9/11 happened because we had lousy security. But even more fundamentally than that we have lost an appreciation for what it means to be free and what it actually takes to remain so. It is by no means a passive endeavor. As individuals, ceding even the smallest bit of control of our lives to any government is a mistake. Yet it happens every day and we aren't even aware of its occurrence.

It has been suggested that because we have a presidential system of government and because we have been at war (hot or cold) since 1941, the office of the president has taken on more and more power eroding our system of checks and balances so vital to the republic.

We should all be very afraid. Once a government, especially one influenced by ideologues, adopts a policy and implements it, all subsequent activity becomes an effort to justify it.
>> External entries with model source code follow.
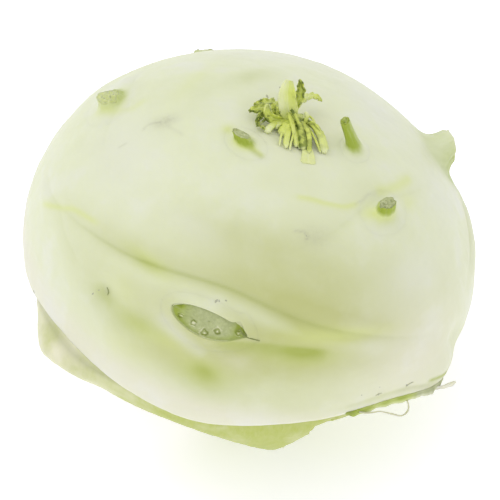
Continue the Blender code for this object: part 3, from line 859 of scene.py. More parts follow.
def grain_group():
    """Shared by skin, rind and leaves: soft mottling, fine streaks along the growth axis, and fine pits."""
    found = bpy.data.node_groups.get("Plant grain")
    if found:
        return found
    group, source, sink = new_group(
        "Plant grain",
        tuple((size, "NodeSocketFloat") for size in GRAIN_SIZES),
        (("Mottle", "NodeSocketFloat"), ("Streaks", "NodeSocketFloat"), ("Pits", "NodeSocketFloat")),
    )
    place = add_node(group, "ShaderNodeTexCoord")
    turned = add_node(group, "ShaderNodeMapping")
    turned.inputs["Rotation"].default_value = (0.0, -LEAN, 0.0)
    turned.inputs["Scale"].default_value = (1.0, 1.0, STREAK_STRETCH)
    group.links.new(place.outputs["Object"], turned.inputs["Vector"])
    runs = (
        ("Mottle Size", "Mottle", place.outputs["Object"], 4.0),
        ("Streak Size", "Streaks", turned.outputs["Vector"], 3.0),
        ("Pit Size", "Pits", place.outputs["Object"], 2.0),
    )
    for size, result, vector, detail in runs:
        noise = add_node(group, "ShaderNodeTexNoise")
        noise.inputs["Detail"].default_value = detail
        group.links.new(vector, noise.inputs["Vector"])
        turns = add_node(group, "ShaderNodeMath", operation="DIVIDE")
        turns.inputs[0].default_value = 1.0
        group.links.new(source.outputs[size], turns.inputs[1])
        group.links.new(turns.outputs["Value"], noise.inputs["Scale"])
        group.links.new(noise.outputs["Fac"], sink.inputs[result])
    return group


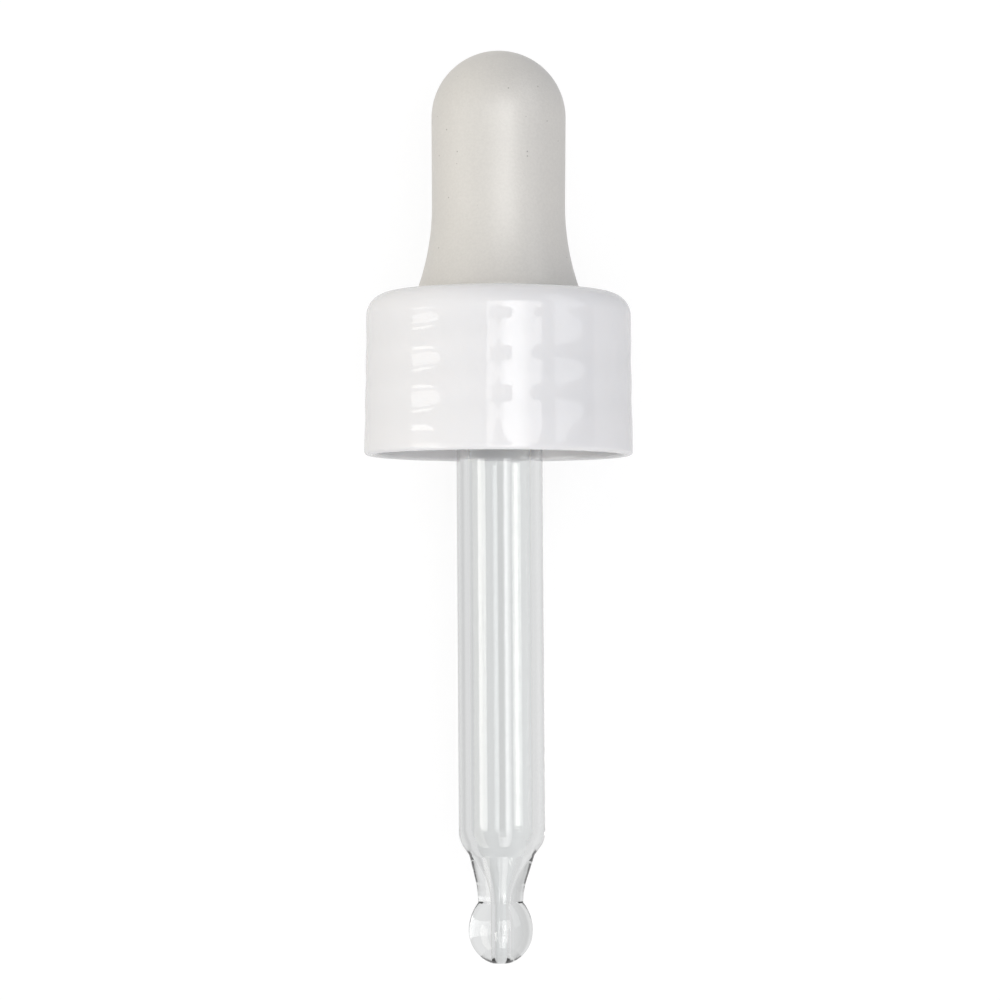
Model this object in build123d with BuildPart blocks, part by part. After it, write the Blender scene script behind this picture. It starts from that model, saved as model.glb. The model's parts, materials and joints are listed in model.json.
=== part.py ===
from build123d import *

import os
from math import cos, radians, sin, tan

# A dropper closure for a small bottle: a rubber teat snapped into a threaded screw cap, and a
# ball-tipped glass pipette pushed up into the teat. Millimetres and degrees.
#
# Every profile is drawn as (radius, height): the radius from the closure's axis, and the height
# above the cap's rim, positive towards the teat. The finished closure lies on its cap's skirt.

# Screw cap
cap_height = 13.2
rim_radius = 10.94  # outside, where the drafted skirt meets the rim plane
skirt_draft = 0.8  # degrees
skirt_wall = 0.84  # at the rim; the bore has no draft
shoulder_radius = 1.85
panel_thickness = 1.4
panel_corner_radius = 0.8  # inside, between the skirt and the top panel
rim_edge_radius = 0.35
rim_lip_radius = 0.3
hole_radius = 5.0
hole_edge_radius = 0.25

# Internal thread, one right-hand start, whose major radius is the skirt's bore
thread_pitch = 25.4 / 8
thread_length = 7.62  # along the axis, from one end of the ridge's centre line to the other
thread_depth = 0.9
thread_crest_width = 0.75
thread_crest_rise = 0.12  # how far the rounded crest stands above its own edges
thread_flank_angle = 30  # degrees from the radial direction
thread_root = 0.2  # how far the ridge is let into the skirt
thread_crossing = 3.6  # height at which it first crosses the side that lies uppermost
thread_lead_angle = 130  # degrees that it starts before that crossing
run_out_angle = 30  # degrees in which each end rises from the wall to full depth
run_out_depth = 0.15  # where each end starts

# Rubber teat
bulb_height = 19.87  # above the cap's top
bulb_radius = 5.48
waist_inset = 0.05  # how much slimmer the bulb is where it meets the bell
bell_height = 7.2
bell_radius = 6.75
bell_edge_radius = 0.3
teat_wall = 1.3
flange_thickness = 1.4
flange_edge_radius = 0.3
grip_lead_in = 0.5
grip_overrun = 0.4  # how far the bore that holds the glass runs past the glass
grip_taper_length = 1.2

# Glass pipette
tube_radius = 3.5
tube_wall = 1.0
tube_insertion = 7.0  # its upper end, from the flange's face
tube_edge_radius = 0.4
stem_reach = 41.1  # from the rim to the end of the ball
ball_radius = 2.6
ball_crown_height = 2.26  # from the ball's widest place up to the neck
neck_radius = 1.83
neck_sweep_share = 0.68  # of the rise from the neck to the tube; the rest is a cone
neck_taper_angle = 30  # degrees from the axis
drawn_shoulder_radius = 0.7
tip_bore_radius = 0.55
tip_face_width = 0.25
tip_lip_radius = 0.15
funnel_foot_drop = 0.1  # the funnel's end below the neck
funnel_sweep_share = 0.48  # of the rise from the tip's bore to the tube's
funnel_taper_angle = 28  # degrees from the axis
funnel_shoulder_radius = 0.7

# Clearances, on the radius
neck_clearance = 0.05  # the teat's neck in the cap's hole
flange_clearance = 0.45  # the teat's flange inside the thread's crests
grip_clearance = 0.02  # the glass in the teat's bore

# The skirt lies on z = 0 along one line, so the axis is tipped by the draft, with its tip end high
draft = radians(skirt_draft)
overall_length = cap_height + bulb_height + stem_reach
rim_centre = Vector(0, stem_reach - overall_length / 2, rim_radius * cos(draft))
teatward = Vector(0, cos(draft), -sin(draft))
uppermost = Vector(0, sin(draft), cos(draft))
profile_plane = Plane(origin=rim_centre, x_dir=(1, 0, 0), z_dir=uppermost)
closure_axis = Axis(rim_centre, teatward)

panel_underside = cap_height - panel_thickness
flange_face = panel_underside - flange_thickness


def round_corner(section, corner, radius):
    """Rounds the corner of a section that lies nearest to the given (radius, height)."""
    fillet(section.vertices().sort_by_distance((*corner, 0))[0], radius)


# ---------------------------------------------------------------- screw cap
cap_top_radius = rim_radius - cap_height * tan(draft)
thread_major_radius = rim_radius - skirt_wall
thread_bottom = thread_crossing - thread_pitch * thread_lead_angle / 360
thread_sweep = 360 * thread_length / thread_pitch
flank_slope = tan(radians(thread_flank_angle))
# each stretch of the thread as (start angle, end angle, depth at its start, depth at its end)
thread_stretches = (
    (0, run_out_angle, run_out_depth, thread_depth),
    (run_out_angle, thread_sweep - run_out_angle, thread_depth, thread_depth),
    (thread_sweep - run_out_angle, thread_sweep, thread_depth, run_out_depth),
)


def thread_path(start, end):
    """The thread's helix on the skirt's wall between two angles, counted from its lower end."""
    foot = rim_centre + teatward * (thread_bottom + thread_pitch * start / 360)
    turn = radians(start - thread_lead_angle)
    towards_start = uppermost * cos(turn) + Vector(sin(turn), 0, 0)
    foot_plane = Plane(origin=foot, x_dir=towards_start, z_dir=teatward)
    rise = thread_pitch * (end - start) / 360
    return foot_plane.location * Helix(thread_pitch, rise, thread_major_radius)


def ridge_plane(path, place):
    """The plane across the thread at a place on its path, with x towards the closure's axis."""
    point = path @ place
    height = (point - rim_centre).dot(teatward)
    inward = rim_centre + teatward * height - point
    return Plane(origin=point, x_dir=inward, z_dir=path % place)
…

In such an environment reason becomes a heresy and must be silenced.

It's not difficult to conclude from the undue length of the present campaign for president, the constant, relentless coverage of the candidates that whoever sits in the WH in '09 will seem a figure larger than life.

We must stand now when the president enters the room. How long will it be before we must genuflect.

~

I don't have to stand for anyone. And Silly as it Seems... I'd venture to say that the rest of the nation can genuflect all it wishes but my ashes will be dust in the wind before I do...

~OGD~

I was afraid if anyone challenged my assertion, they would bring up Hillary. As I'm fond of repating, she almost doesn't count, because she really is more of a 1970's Republican.

In any event, point well taken, and as if any true progressive needed it, yet another reason not to vote for her until she's running against a contemporary, insanely reactionary brand of Republican. Rudy,I'm talking to you.

Excellent!! your post deserves a ten. You should send this in as an op-ed to the major newspapers across the nation.